Tom Vondriska: In the 24 hours since we began this conversation by text, the competing protests on the UCLA campus turned violent overnight. I have been thinking incessantly about the somewhat conflicting instincts around my personal views on the current situation in Israel and Gaza, and my views on the manner in which these events have been responded to by the US media and, more recently, students on college campuses. I found the events of October 7th abhorrent and see the massive loss of life in Gaza that has resulted as a tragedy, the blame for which I assign mostly—although not exclusively, and perhaps we will get into this—on Hamas. Yet as I told one of the Pro-Palestinian protesters yesterday, although I fundamentally disagree with his views on the situation in Israel/Gaza, I admire the fact that he cares about the world he lives in and wants to change it.
Mike Lens: I know our plan is to get into the role of nonviolent protest, but this is definitely one of those crises where how you see protest has a lot to do with how you see the belligerents in the conflict. I strongly support the idea and essentiality of the Israeli state. I am not religious, and I do not pay much attention to ancient history, so this story largely starts with the Holocaust for me. This means I am woefully unqualified to get into who has some kind of ancient claim to the various holy lands of Israel/Jordan/Gaza/etc. I helicopter in way later. What this means is I have inevitably a very Eurocentric or Western perspective that boils down to ohhhhhh no I cannot believe what they did to Jewish people they need a home of their own because that damn continent will not stop trying to exterminate them.
So I think it is essential that the Israeli state works in some form, but things get complicated for me. First, it’s clearly a colonial enterprise. In 1947 the U.N., Britain, etc. just displaced hundreds of thousands of Palestinians from a British-controlled state. Wars and violence between the Israelis and various neighboring states have frequently flared up ever since. Due to its substantial armament by its allies, chiefly the United States, the Israelis are able to protect themselves (with some tragic caveats) and maintain. I reluctantly support this armament. But, because of their tenuous position, the Israelis have had (chosen)1 to guard against these threats by protecting these borders with extreme militancy. This leads to the second major problem or complication. That the Gazans are living in an open air prison. Their borders with both Egypt and Israel are heavily guarded and goods and people cannot travel freely. As a result, people are trapped in a deeply impoverished society that is not even recognized as an autonomous state.

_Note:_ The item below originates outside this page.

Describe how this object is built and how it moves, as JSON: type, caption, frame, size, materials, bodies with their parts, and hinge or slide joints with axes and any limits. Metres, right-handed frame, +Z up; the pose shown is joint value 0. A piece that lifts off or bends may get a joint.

Desperation breeds shitty leaders, and here we have Hamas. They—not the Palestinian people—bear responsibility for the abhorrent acts on October 7. But the response is on Israel. They are not going to be able to obliterate Hamas. Their current war has no realistic endgame. It feels like anger and vengeance lashing out.
You probably want us to get back to the topic at hand, which is more about the students and their theory of change. But are there details I laid out that you disagree with?
TV: When they met with Bill Clinton in 1993 to hash out what would become the Oslo Accords, Yitzhak Rabin set the stage by telling Yasser Arafat a story. Two thousand years ago, Rabin said, my Jewish ancestors walked down to the Mediterranean to swim. As they frolicked in the waves, they saw with dismay that some Palestinians had come to the beach and thrown their clothes in the water. An indignant Arafat interjected: there were no Palestinians two thousand years ago! Exactly, Rabin said. Now we can begin negotiations.2
You got a key piece of history correct: the UN mandate (accepted by the Jews, rejected by the Arabs) and the British divided the land in question, leading to the relocation of Arab populations. This act is often portrayed as Israel having ‘stolen land’, which is inaccurate. Soon thereafter, pogroms began across the Middle East, driving Jews from Iraq, Iran, Syria and other countries. Israel accepted all of these people (to this day, Arab countries often do not accept Palestinians as full citizens). In 1948, Egypt, Saudi Arabia, Yemen, Lebanon and Iraq declared war and attacked Israel. A country that had existed for ~1 year. I am also not a historian–some would say what is the role for two dilettantes to discuss world events…to which I would counter: if only history professors and politicians try to understand these issues, how can we expect change–but there is one other piece of the recent history of this region I think is relevant to responding to your question about Gaza, which is the 1967 war. Egypt, Syria, Jordan and Iraq, with tacit support from other Arab nations, were preparing to again attack Israel. In what became the Six Day War, Israel struck first. At the end of those six days, Israel occupied what is now known as the West Bank, the Golan Heights, most of the Sinai Peninsula (subsequently returned to Egypt in a peace deal) and Gaza.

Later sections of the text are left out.